During the 1950s the experiments of the pioneers started to appear as usable services across society, both commercially and culturally. In the 1954 movie Sabrina, the businessman Linus Larrabee (played by Humphrey Bogart) makes a call from the phone in the back of his limousine. In 1957 a young Soviet radio engineer Leonid Kupriyanovich from Moscow created a portable mobile phone, and named it the LK-1 after himself. This mobile phone consisted of a relatively small handset equipped with an antenna and rotary dial, and communicated with a base station. The LK-1 weighed 3 kilograms and could operate in a range of up to 20 or 30 kilometers. The battery lasted 20 to 30 hours. The LK-1 was depicted in popular Soviet magazines as Nauka i zhizn. Kupriyanovich patented his mobile phone in the same year. The base station serving the LK-1 (called ATR, or Automated Telephone Radiostation) could connect to local telephone network and serve several customers. During 1958, Kupriyanovich produced a "pocket" version. The weight of improved lighter handset was about 500 grams.

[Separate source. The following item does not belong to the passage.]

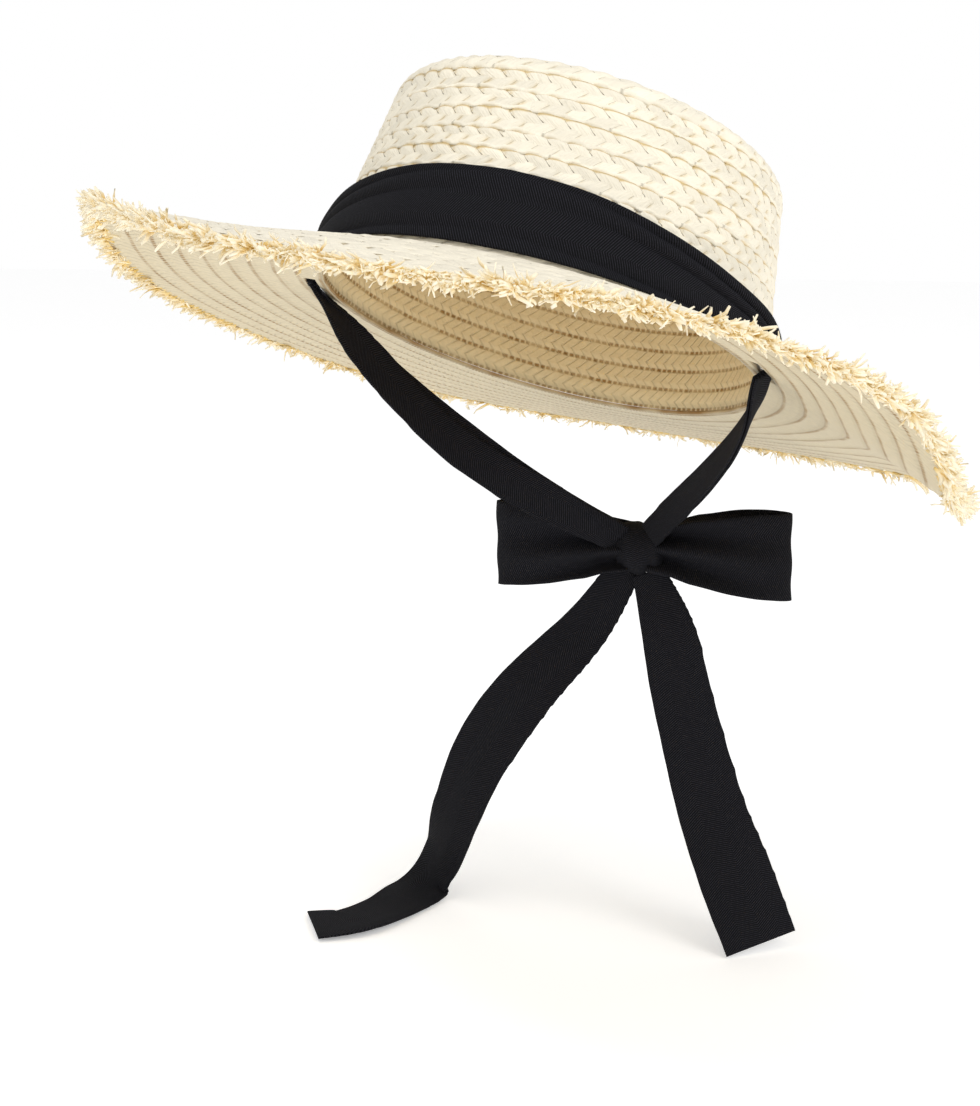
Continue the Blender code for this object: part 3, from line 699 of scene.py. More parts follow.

In 1969, a patent for a wireless phone using an acoustic coupler for incoming calls was issued in US Patent Number 3,449,750 to George Sweigert of Euclid, Ohio on June 10, 1969, but did not include dialing a number for outgoing calls.
In all these early examples, a mobile phone had to stay within the cell area serviced by one base station throughout the phone call, ie there was no continuity of service as the phones moved through several cell areas. The concepts of frequency reuse and handoff, as well as a number of other concepts that formed the basis of modern cell phone technology, were described in the 1970s.